Our world needs all of us to join in loving kindness and to forgive ourselves for learning wrong. I invite you to chant, sing, write poetry, breathe into the right brain, and activate the space that cultivates consciousness, the space of awareness and love. I invite you to practice being awkward to the intellect of the left brain and begin to live life in a mind balanced between intellect and your greater intelligence. This is the gift of being present.

In a time of turmoil and unrest, practice daily coming back to stillness. As winter's darkness approaches, make a commitment to light your inner candle and feel the grace of the illuminated Self expand and send that vibrational tone by chanting OM. As Gandhi would say, “Be the change, you want to see in the world”. 

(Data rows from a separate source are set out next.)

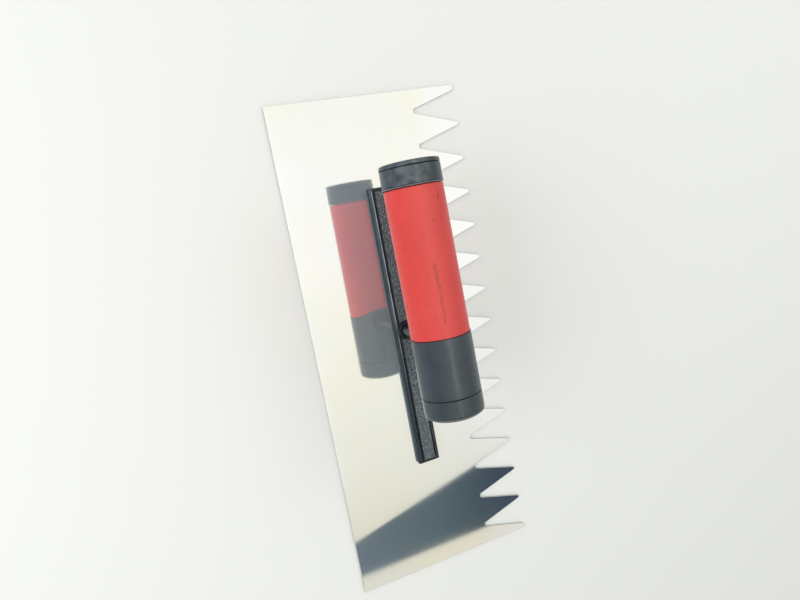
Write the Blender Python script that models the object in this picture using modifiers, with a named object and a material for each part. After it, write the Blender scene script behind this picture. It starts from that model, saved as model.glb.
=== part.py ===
"""Notched trowel: a polished blade with V notches, a mounting bar riveted to it, and a round
handle on a post.

The blade lies flat on z = 0, centred on the origin, with its notched edge towards +Y. The handle
runs along X above it and rises towards +X. Units are metres.
"""

import math

import bmesh
import bpy

# Blade: a thin plate with a straight back edge at -Y and teeth at +Y.
BLADE_LENGTH = 0.280
BLADE_WIDTH = 0.110
BLADE_THICKNESS = 0.0009
BLADE_CORNER_RADIUS = 0.0006
NOTCH_COUNT = 14
NOTCH_PITCH = 0.0197
NOTCH_DEPTH = 0.0265
NOTCH_FLOOR_WIDTH = 0.0024
NOTCH_FLOOR_RADIUS = 0.0009
TOOTH_TIP_WIDTH = 0.0015
TOOTH_TIP_RADIUS = 0.0005
END_TOOTH_RADIUS = 0.0010

# The gap kept between pieces that touch on the real object.
GAP = 0.0003

# The vertical plane that the bar, the post and the handle share, and the post's place in it.
CENTRE_Y = -0.0016
POST_X = -0.0081

# Mounting bar: a low bar with a raised textured land between two smooth shoulders.
BAR_LENGTH = 0.163
BAR_WIDTH = 0.0127
BAR_BOTTOM = BLADE_THICKNESS + GAP
BAR_WALL_TOP = BLADE_THICKNESS + 0.0036
BAR_SHOULDER_TOP = BLADE_THICKNESS + 0.0040
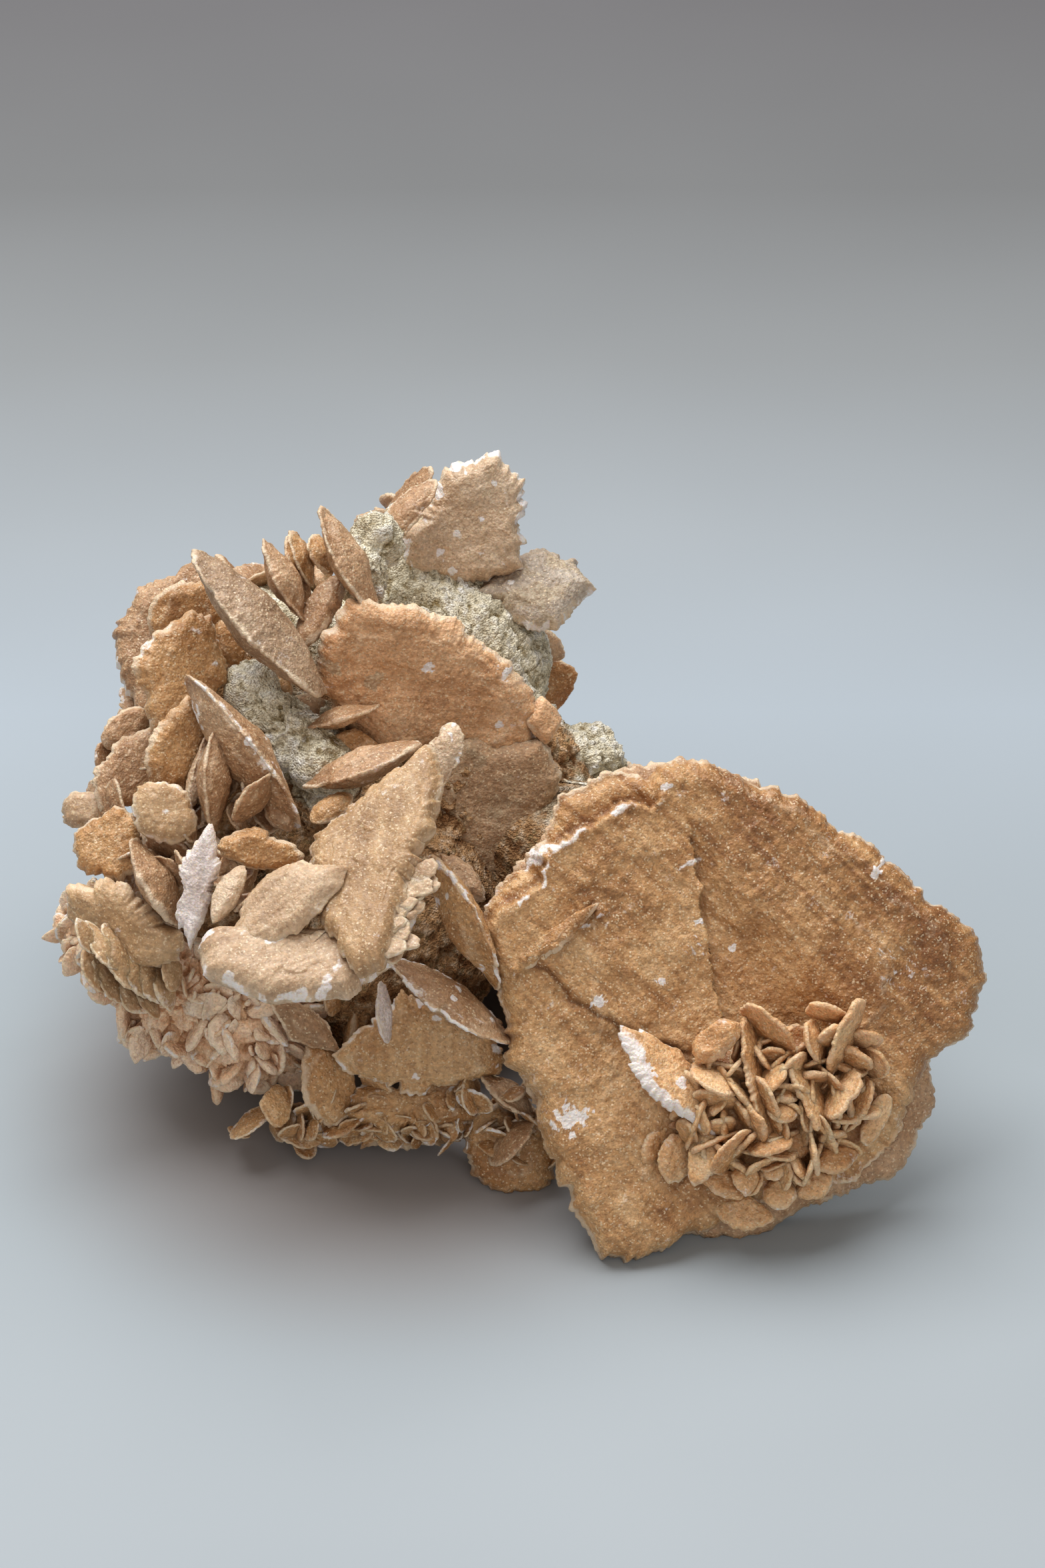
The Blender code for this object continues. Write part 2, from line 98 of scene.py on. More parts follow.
def fbm3(p, seed=0, octaves=3, gain=0.5):
    out, amp, tot = 0.0, 1.0, 0.0
    for o in range(octaves):
        out = out + amp * noise3(p * 2.03 ** o + 11.7 * o, seed + o)
        tot += amp
        amp *= gain
    return out / tot


def smooth(a, b, x):
    t = np.clip((x - a) / (b - a), 0.0, 1.0)
    return t * t * (3 - 2 * t)


# =============================================================================================
# layout of the crystals (the same as the CAD), mm and degrees
# name, centre, (azimuth, elevation) of the face, roll, (long+, long-, wide+, wide-), squareness,
# thickness, form, colour
# =============================================================================================
CRYSTALS = [
    # the great blade on the right, two sheets thick
    ("great_blade", (43, -40, 43.5), (7, 38), 32, (52.5, 53, 48.5, 46.5), 2.0, 12, "plate", "amber"),
    ("great_blade_rear", (41.5, -36, 41.5), (7, 38), -57, (52.5, 54.5, 45.5, 46.5), 1.8, 6.4, "plate", "tan"),
    # blades in front of the left and the middle
    ("boat_lens", (-42, -51, 66), (10, 73), 12, (28.5, 22.5, 12.5, 12.5), 1.2, 8, "plate", "pale"),
    ("front_lens", (-48, -45, 73.5), (-40, 57), 73, (15, 17, 9, 7.5), 1.6, 6, "plate", "tan"),
    ("tall_plate", (-29.5, -37.5, 79.5), (-39, 61), -67, (27, 28, 12.5, 17), 1.2, 7, "plate", "tan"),
    ("tall_plate_tip", (-15.5, -5, 84.5), (-15, 40), 79, (7, 9.5, 3.5, 3.5), 1.8, 4, "lens", "pale"),
    ("vee_right", (-11, -35, 62), (-59, -10), -48, (15.5, 15.5, 11, 11), 1.7, 7.6, "lens", "amber"),
    ("vee_left", (-14, -43, 47.5), (98, 59), 64, (15, 15, 11, 11), 1.7, 6.6, "lens", "tan"),
    ("long_diagonal", (-58.5, -6.5, 86), (-39, -3), -41, (20, 20, 13, 13), 1.8, 6.5, "lens", "tan"),
    ("inner_blade_right", (-33, -5, 81), (-113, 70), -56, (13.5, 13.5, 10, 10), 1.7, 6, "lens", "tan"),
    ("pale_blade", (-66, -37, 73.5), (-14, 31), 82, (13.5, 14, 5, 4), 1.4, 4.5, "plate", "lilac"),
    ("cross_lens", (-55, -27.5, 75), (7, 29), -12, (10, 8, 4.5, 4), 1.6, 6, "plate", "amber"),
    ("leaf_spine", (-64, -12.5, 82.5), (75, 9), 56, (11, 11, 10, 10), 1.6, 7.2, "lens", "tan"),
    ("leaf_narrow", (-68, -7.5, 80.5), (42, 27), 51, (9, 8, 3, 2.5), 1.8, 4, "lens", "pale"),
    ("leaf_broad", (-72.5, -2, 83), (29, 29), 48, (11, 8.5, 4.5, 4.5), 2.0, 5.5, "plate", "amber"),
    ("shell_plate", (-74.5, -18, 78.5), (8, 43), -48, (7.5, 7, 6, 6), 1.8, 5, "plate", "amber"),
    ("left_lens", (-76, -27, 66.5), (84, 36), 63, (10.5, 10.5, 10, 10), 1.7, 6.4, "lens", "tan"),
    ("left_plate", (-86.5, -15, 67), (-9, 49), 53, (9, 9, 8, 8.5), 1.4, 6, "plate", "amber"),
    ("lower_left_plate", (-83.5, -29.5, 56), (-19, 22), -27, (14.5, 15, 8.5, 10), 1.6, 7, "plate", "pale"),
    # the upper left fan and the spikes beside it
    ("fan_front", (-73, 16, 91), (31, 36), 51, (13.5, 17, 10.5, 12.5), 1.2, 6, "plate", "amber"),
    ("fan_middle", (-72.5, 33, 94.5), (6, 26), 21, (8.5, 9, 8, 8), 2.0, 5, "plate", "amber"),
    ("fan_outer", (-77.5, 36, 87.5), (-8, 46), 77, (19, 20.5, 12.5, 11.5), 1.4, 10, "plate", "tan"),
    ("spike_1", (-55.5, 16.5, 103), (109, 39), 52, (20, 20, 13, 13), 1.8, 8, "lens", "tan"),
    ("spike_2", (-50.5, 28, 107), (95, 30), 57, (10, 10, 9, 9), 1.7, 4.8, "lens", "tan"),
    ("spike_4", (-36.5, 29.5, 110.5), (80, 36), 65, (13.5, 13.5, 10, 10), 1.7, 5.6, "lens", "tan"),
    ("spike_3", (-47.5, 39, 106), (86, 26), 59, (6.5, 6.5, 7, 7), 1.7, 5.5, "lens", "amber"),
    ("disc_blade", (-42.5, 26.5, 101), (-44, 60), -79, (11.5, 8.5, 4, 4), 1.6, 5, "plate", "tan"),
    ("leaf_outer_low", (-84.5, 5, 72.5), (20, 42), 41, (10, 9, 4.5, 5), 1.6, 5, "plate", "tan"),
    ("leaf_outer_high", (-86, 18, 75.5), (23, 39), 28, (6, 6.5, 3.5, 4), 1.8, 5, "plate", "tan"),
    ("left_tip", (-94, 2, 64.5), (-19, 51), 26, (5.5, 5.5, 4.5, 4.5), 2.6, 5, "plate", "pale"),
    # upper middle
    ("inner_blade_left", (-38, 9.5, 84), (-113, 75), -58, (8.5, 8.5, 8, 8), 1.7, 4.4, "lens", "pale"),
    ("upper_plate", (-21, 19, 85.5), (9, 14), -31, (28.5, 25.5, 16.5, 18), 1.6, 8, "plate", "pink"),
    ("recess_plate", (-7.5, 11.5, 59), (3, 21), 79, (17, 19.5, 17.5, 16.5), 2.0, 9, "plate", "grey"),
    ("inner_leaf", (-36, 8, 78.5), (20, 54), -24, (6.5, 4.5, 3, 4.5), 1.2, 4, "plate", "pale"),
    ("inner_lens_low", (-39, -13, 76), (-13, 65), 43, (5, 5.5, 3, 3), 2.0, 3.5, "lens", "amber"),
    ("inner_block", (-48, 17, 80.5), (10, 55), 13, (6, 5.5, 3.5, 4), 1.8, 4, "plate", "grey"),
    # the crown
    ("crown_plate", (-11, 59.5, 102.5), (6, 23), 40, (18.5, 18, 13, 16), 1.4, 9, "plate", "pink"),
    ("crown_flank", (-25, 51, 109.5), (-45, 56), 85, (10.5, 10, 4.5, 3.5), 2.0, 5, "lens", "tan"),
    ("crown_ledge", (4.5, 56, 87), (13, 65), -2, (12.5, 16.5, 11, 10), 1.2, 9, "plate", "grey"),
    # the skirt under the middle
    ("skirt_plate", (-21, -40.5, 33.5), (3, 26), -5, (19, 19.5, 11.5, 10), 1.6, 6, "plate", "tan"),
    ("skirt_left", (-41, -41.5, 23.5), (35, 30), 89, (10, 10.5, 5.5, 6.5), 1.6, 6, "plate", "amber"),
    ("skirt_under", (-23, -42.5, 18.5), (4, 41), -1, (14.5, 14.5, 5.5, 5.5), 3.0, 7, "plate", "pale"),
    ("under_blade", (-2, -45, 23.5), (86, 58), 73, (7.5, 7.5, 8, 8), 1.7, 4.2, "lens", "tan"),
    ("under_shell", (-1.5, -46.5, 9.5), (0, 29), -47, (11, 11, 9, 9.5), 1.8, 9, "plate", "pale"),
    ("skirt_foot", (-28, -38.5, 12), (0, 49), -2, (20.5, 19, 5, 6.5), 2.0, 8, "plate", "pale"),
    ("skirt_back", (-45.5, -36.5, 35.5), (28, 50), -55, (9.5, 9.5, 4.5, 4), 1.2, 5, "lens", "grey"),
    # the far side and the underside
    ("rear_foot_left", (-45, 44, 22), (205, -20), 20, (26, 26, 22, 23), 1.8, 8, "plate", "tan"),
    ("rear_foot_right", (20, 44, 22), (160, -20), -15, (25, 24, 23, 23), 1.8, 8, "plate", "tan"),
    ("rear_prop", (52, -8, 22), (100, 10), 60, (26, 24, 20, 18), 1.8, 8, "plate", "amber"),
    ("rear_plate_high", (-12, 72, 74), (172, 12), 30, (22, 21, 16, 17), 1.6, 7, "plate", "pink"),
    ("rear_plate_mid", (-64, 50, 58), (230, 10), 70, (22, 20, 17, 17), 1.7, 7, "plate", "tan"),
    ("rear_cross_blade", (6, 62, 46), (118, 18), 50, (23, 22, 15, 17), 1.7, 6, "lens", "amber"),
    ("side_blade_left", (-74, 12, 46), (262, -14), 30, (19, 18, 15, 13), 1.7, 6, "plate", "pale"),
    ("underside_blade", (-52, -6, 24), (-28, -48), 15, (20, 19, 15, 14), 1.7, 6, "plate", "grey"),
]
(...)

Hope is not in the intellect, for it will judge and argue until I find myself spinning down the drain of despair. I will simply thank my mind for the thought and not engage to change it. Instead I invite my awareness of the thought (or emotion) into my practice by thanking it and then immediately choosing to feel the opposite as a somatic experience. 

When you place the mind into the body with the breath (or touch or sound or mantra), you begin to feel the sensory sensation of being present. Your heart expands and becomes fuller, and you experience your true self resting in the heart. Try it. From this place of aliveness, begin your day being truly SEEN.